Collage of missing indigenous people

On so many levels, the Four Corners event was a success and an eye-opener for everyone involved. We learned a tremendous amount from Daisy, starting with her own story.

“When I joined the Task Force, I was searching for my own relative,” says Daisy. “I was searching for justice. My mom’s sister, my aunt, was a cold case for 20 years. There had been no real effort to locate her. My grandparents would put up flyers and they would be taken down.”

Eventually, Daisy’s grandparents would figure out who had murdered her aunt. He was already in prison and legal action was taken to keep him there. But, as Daisy will tell you, this is just one traumatic story in a long history of trauma for indigenous people.

“This all goes back to boarding school days,” she says, referencing the unimaginable policies that authorized removing indigenous children from their homes to place them in boarding schools, where they were forced to abandon their culture, language, and identities. “It has never been seen as a priority to keep our families together, or to help us find people or get justice.”

In 2022, Colorado passed Senate Bill 22-150, the Missing and Murdered Indigenous Relatives Act. The law creates the office of Liaison for Missing and Murdered Relatives within the Department of Public Safety, and appropriates nearly $500,000 for implementation. The MMIR Task Force of Colorado is part of this initiative.

Daisy is an unpaid volunteer whose task is to help raise awareness around the state about the unimaginable numbers of missing and murdered indigenous people. She also volunteers for searches when called upon, as well as training in Human Trafficking.

“This is heavy work. We are all volunteers and we understand what we’re getting into, but it can be devastating,” she admits. “One of the first searches I was on, we found the woman and she had been murdered. We had notified law enforcement and they said she was probably just out partying, which is a normal thing they say. This is the hardest work.”

“Usually, we get our first phone call from family members who have tried working with law enforcement,” says Daisy. “When they don’t get help, they come to us.”

When it comes to searches, Daisy says the Task Force’s number one goal is to take weight off families and provide support in their search.

“Usually, we get our first phone call from family members who have tried working with law enforcement,” says Daisy. “When they don’t get help, they come to us.”

The Task Force has volunteers across the state and they immediately reach out to the Colorado Bureau of Investigations. They also create and post flyers near where the family thinks the missing person might be located. They call any known friends or relatives of the missing person.

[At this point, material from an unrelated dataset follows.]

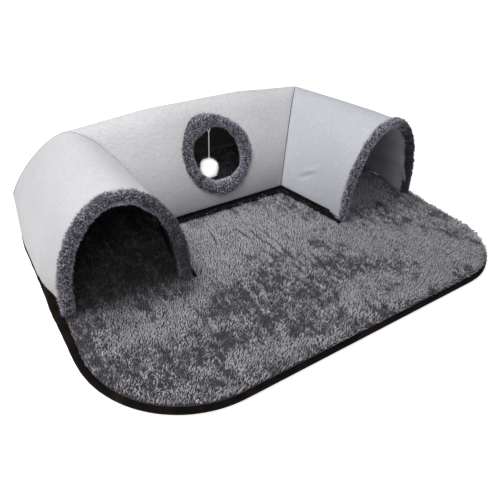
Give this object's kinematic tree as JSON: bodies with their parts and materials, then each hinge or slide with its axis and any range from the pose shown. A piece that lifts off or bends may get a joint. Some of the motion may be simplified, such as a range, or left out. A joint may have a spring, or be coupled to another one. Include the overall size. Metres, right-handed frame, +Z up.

“We try everything possible before we initiate a search,” says Daisy. “If we have to start looking, we try to do it together as group, but sometimes we go out on our own. My first search I was on my own from the Taskforce, and initiated a local community search crew.”

Daisy says the Task Force receives calls on average about twice a week for help locating missing persons.

“If we have good law enforcement support, they take over. If we don’t have support from law enforcement, we begin. We know which cities will help and which ones probably won’t.”

Often, Daisy says, there is confusion about who has jurisdiction over a case.

For example, she explains, “We had a tribal member missing in Denver and law enforcement would not touch it because they said he was Southern Ute. But the Southern Ute reservation said they couldn’t touch it because he was a Denver resident.”

If the calls and flyers don’t lead to the missing person, Daisy says they organize a search, which happens about once a month.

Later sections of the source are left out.